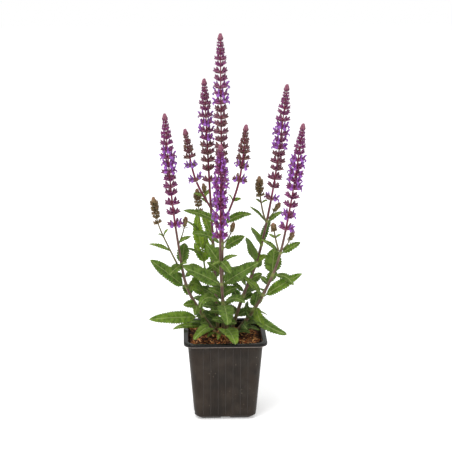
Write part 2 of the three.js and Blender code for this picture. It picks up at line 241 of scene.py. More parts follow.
def make_fuzz():
    """Very fine hairs, seen as a roughened surface: the height for a bump."""
    group, entry, leave = effect_group("fuzz", [("Size", "Float", 0.0003)], [("Height", "Float")])
    scale = calc(group, "DIVIDE", 1.0, entry["Size"])
    feed(group, noise(group, place_on(group), scale, 2.0), leave["Height"])
    return group


mottling = make_mottling()
dust = make_dust()
fuzz = make_fuzz()


def bump(tree, shader, height, distance, strength=1.0):
    inputs = {"Height": height, "Distance": distance, "Strength": strength}
    feed(tree, add(tree, "ShaderNodeBump", inputs).outputs[0], shader.inputs["Normal"])


# ---------------------------------------------------------------- materials


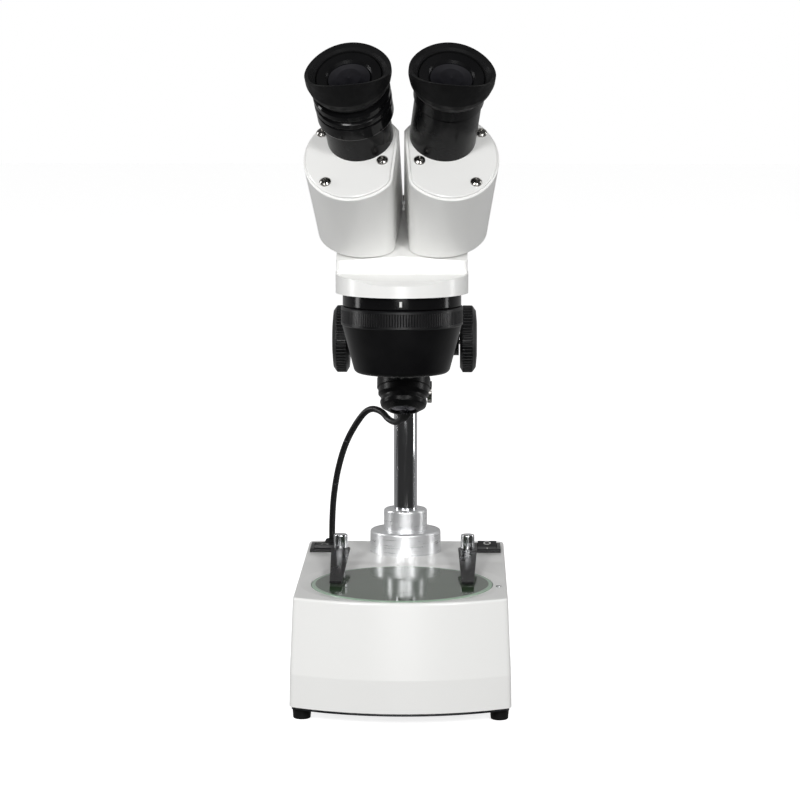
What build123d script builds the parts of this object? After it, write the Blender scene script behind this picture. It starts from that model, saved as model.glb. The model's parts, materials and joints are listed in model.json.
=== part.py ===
"""Stereo microscope on a pillar stand with a tilting lamp, as separate pieces in one frame.

Millimetres. +Z up, +X to the user's right, the user sits at -Y. The origin is on the bench, under the
middle of the whole instrument.
"""
import math
import os

from build123d import *

# ---------------------------------------------------------------- driving dimensions
AXIS_Y = -26.25                      # line of sight, middle of the stage plate
PILLAR_Y = 65.25                     # middle of the pillar
PILLAR_R = 6.5
PILLAR_FOOT_Z = 50.0
PILLAR_TOP_Z = 259.6

FOOT_HEIGHT = 6.0
FOOT_X = 51.0
FOOT_FRONT_Y = -58.75
FOOT_BACK_Y = 87.25
PLATE_THICK = 1.5                    # sheet that closes the base
BASE_FLOOR_Z = FOOT_HEIGHT + PLATE_THICK
BASE_CREASE_Z = 25.0
BASE_TOP_Z = 64.8
BASE_BACK_Y = 95.8
BASE_WALL = 2.8
BASE_ROOF = 3.0
# half width, front corner Y, bow of the front, at the floor, at the crease and at the top
BASE_FLOOR_SIZE = (57.1, -66.1, 14.9)
BASE_CREASE_SIZE = (56.75, -67.75, 14.5)
BASE_TOP_SIZE = (55.0, -66.75, 13.5)

STAGE_PLATE_R = 47.5
STAGE_PLATE_THICK = 5.0
STAGE_TOP_Z = 64.4
STAGE_SEAT_Z = STAGE_TOP_Z - STAGE_PLATE_THICK
STAGE_HOLE_R = 47.8

CLIP_X = 34.5
CLIP_Y = 29.25
CLIP_TIP_Y = -35.75
CLIP_LEAF_THICK = 0.9

SWITCH_X = 45.5
SWITCH_Y = 69.25
ROCKER_TILT = 8.0                    # degrees either side of level
ROCKER_PIVOT_Z = 62.0
ROCKER_PIVOT_R = 1.1

GROMMET_X = -42.0
GROMMET_Y = 87.75

BLOCK_LOW_Z = 176.0                  # focusing block on the pillar
BLOCK_TOP_Z = 200.0
BLOCK_FRONT_Y = 36.25
BLOCK_BACK_Y = 77.25
BLOCK_HALF_X = 21.0
SLEEVE_R = 8.5
PINION_Y = 46.25
PINION_Z = 185.6
GEAR_MODULE = 0.8
PINION_TEETH = 12
PINION_PITCH_R = GEAR_MODULE * PINION_TEETH / 2
RACK_PITCH_Y = PINION_Y - PINION_PITCH_R
TOOTH_HEIGHT = 0.7                   # above and below the pitch line
TOOTH_BASE = 1.35                    # tooth thickness at the root
TOOTH_TIP = 0.45
SHAFT_R = 3.0
KNOB_R = 18.25
KNOB_IN_X = 30.0
KNOB_OUT_X = 39.3
SLIDE_LOW_Z = 150.0
SLIDE_TOP_Z = 250.0
SLIDE_WIDE_X = 10.0
SLIDE_NARROW_X = 6.5
SLIDE_FRONT_Y = 33.25
SLIDE_STEP_Y = 36.35

LAMP_TILT = 25.0                     # degrees of the lamp's axis from upright
LAMP_MOUTH = (0, 11.25, 151.0)
LAMP_PIVOT_Y = 37.75
LAMP_PIVOT_Z = 157.5

TURRET_LOW_Z = 176.0
GRIP_LOW_Z = 201.0
GRIP_TOP_Z = 210.8
MOUNT_LOW_Z = 211.1
MOUNT_TOP_Z = 217.7
OBJECTIVE_PITCH_R = 13.0
OBJECTIVE_R = 5.4

FLANGE_R = 34.35
HEAD_HALF_X = 33.9
HEAD_FRONT_Y = -32.05
HEAD_BACK_Y = SLIDE_FRONT_Y - 0.05
ROOF_SLOPE = 24.3                    # degrees, the sloping top that the prism housings stand on
ROOF_FRONT_Z = 236.26

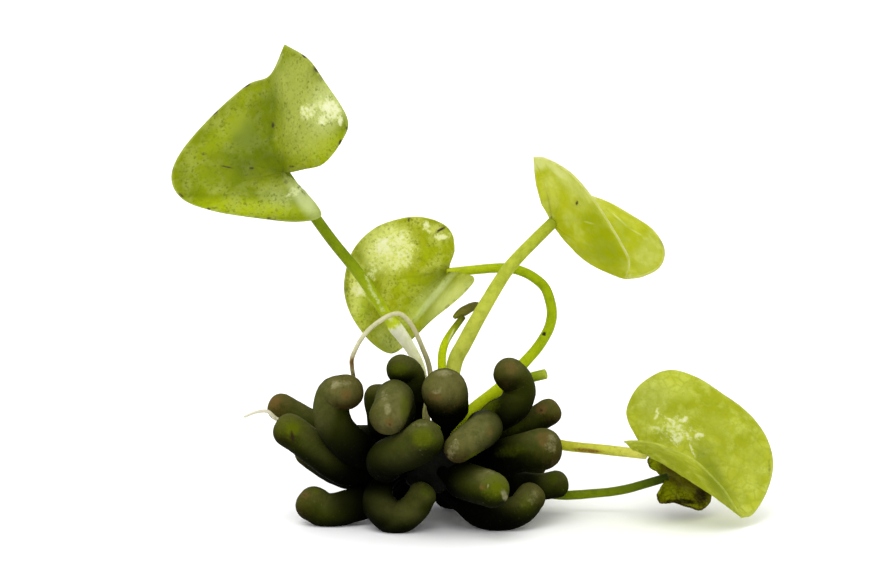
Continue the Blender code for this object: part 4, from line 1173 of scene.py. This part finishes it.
def rimLine(points, corners):
    # a smooth rim with a sharp point at each corner
    stops = [0, *corners, len(points) - 1]
    pieces = [smoothLine(points[a:b + 1], leafShape["perSpan"])[:-1] for a, b in zip(stops[:-1], stops[1:])]
    return np.vstack([*pieces, points[-1:]])


def growLeaf(node, look):
    join = place(*look["join"])
    rim = rimLine(np.array([place(*p) for p in look["rim"]]), look["corners"])
    spokes = rim - join
    facing = unit(np.cross(spokes[:-1], spokes[1:]).sum(axis=0))
    around = np.linspace(0, 1, len(rim))
    fromKeel = (around - look["tip"] / (len(look["rim"]) - 1)) / leafShape["keelWidth"]
    bend = seen(*look["keel"]) - seen(0, 0, 0)
    fade = 1 - np.abs(2 * around - 1) ** 4
    cup = look["cup"] * fade
    swell = facing * cup[:, None] + bend * np.exp(-fromKeel ** 2)[:, None]
    wave = np.sin(around * math.tau * leafShape["brimWaves"]) * look["brim"] * fade
    brim = facing * wave[:, None]
    seed = lineMesh(node + "_rim", rim, swell=swell * mm, brim=brim * mm)
    title = node.replace("_", " ")
    upper = leafMaterial(title + " upper", {**look["upper"], "netSize": look["netSize"]})
    under = leafMaterial(title + " under", {**look["under"], "netSize": look["netSize"]})
    piece = grow(node + "_blade", seed, bladeTree, {
        "Rows": leafShape["rows"], "Join": tuple(join * mm), "Ripple Height": look["rippleHeight"] * mm,
        "Ripple Size": look["rippleSize"] * mm, "Net Height": look["netHeight"] * mm,
        "Net Size": look["netSize"] * mm, "Rib Height": look["ribHeight"] * mm,
        "Rib Count": float(look["ribs"]), "Seed": look["upper"]["seed"], "Material": upper},
        leafShape["thickness"])
    piece.data.materials.append(under)
    paintMarks(piece, look["marks"])
    keep(piece, node)


for leafName, leafLook in leaves.items():
    growLeaf(leafName, leafLook)
print("leaves grown")
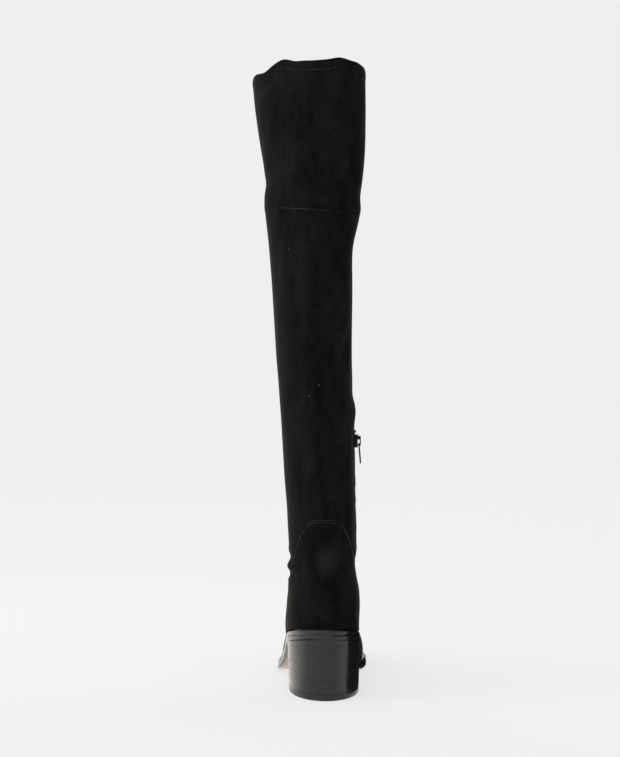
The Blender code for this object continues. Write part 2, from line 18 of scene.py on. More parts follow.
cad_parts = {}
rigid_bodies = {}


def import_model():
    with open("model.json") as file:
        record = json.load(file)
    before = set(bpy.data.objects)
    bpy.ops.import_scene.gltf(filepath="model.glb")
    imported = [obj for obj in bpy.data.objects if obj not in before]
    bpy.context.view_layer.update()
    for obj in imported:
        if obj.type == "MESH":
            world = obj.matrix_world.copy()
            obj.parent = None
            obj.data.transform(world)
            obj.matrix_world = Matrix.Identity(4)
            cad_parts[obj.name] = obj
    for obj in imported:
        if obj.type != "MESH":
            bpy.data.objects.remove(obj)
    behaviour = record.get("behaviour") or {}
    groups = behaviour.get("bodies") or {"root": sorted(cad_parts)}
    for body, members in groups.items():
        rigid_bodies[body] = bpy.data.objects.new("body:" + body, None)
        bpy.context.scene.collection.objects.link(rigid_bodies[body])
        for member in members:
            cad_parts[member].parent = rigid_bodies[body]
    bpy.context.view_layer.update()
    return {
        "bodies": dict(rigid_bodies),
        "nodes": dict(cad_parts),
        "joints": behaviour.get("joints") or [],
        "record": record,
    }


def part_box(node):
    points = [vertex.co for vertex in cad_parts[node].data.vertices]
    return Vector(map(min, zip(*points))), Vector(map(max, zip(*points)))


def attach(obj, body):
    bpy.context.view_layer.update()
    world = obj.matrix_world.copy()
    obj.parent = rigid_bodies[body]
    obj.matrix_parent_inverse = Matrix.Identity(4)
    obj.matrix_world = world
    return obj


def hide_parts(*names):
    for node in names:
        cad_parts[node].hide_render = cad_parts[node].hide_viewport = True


LOG = logging.getLogger("boot")
MM = 0.001
Colour = tuple[float, float, float, float]
Point = tuple[float, float, float]
Pair = tuple[float, float]
Path = list[tuple[Vector, Vector]]
Socket = bpy.types.NodeSocket
Value = float | tuple[float, ...] | Socket

WHITE: Colour = (1.0, 1.0, 1.0, 1.0)
DUST: Colour = (0.2, 0.19, 0.18, 1.0)
FORWARD = Vector((0.0, 1.0, 0.0))
SIDES = (-1.0, 1.0)


class Body(Enum):
    """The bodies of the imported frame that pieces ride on."""

    BOOT = "boot"
    PULL = "zip_pull"


class Slot(Enum):
    """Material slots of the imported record."""

    SUEDE = "suede"
    INSOLE = "insole_leather"
    SOLE_EDGE = "sole_edge"
    STACK = "stacked_heel"
    RUBBER = "heel_rubber"
    CHAIN = "zip_chain"
    METAL = "black_metal"


def grey(level: float) -> Colour:
    """Give a plain grey as a colour."""
    return level, level, level, 1.0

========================

- _Task statement_
Copy out each line that contains the word "data".

- _Result of the exercise_
    piece.data.materials.append(under)
    before = set(bpy.data.objects)
    imported = [obj for obj in bpy.data.objects if obj not in before]
            obj.data.transform(world)
            bpy.data.objects.remove(obj)
        rigid_bodies[body] = bpy.data.objects.new("body:" + body, None)
    points = [vertex.co for vertex in cad_parts[node].data.vertices]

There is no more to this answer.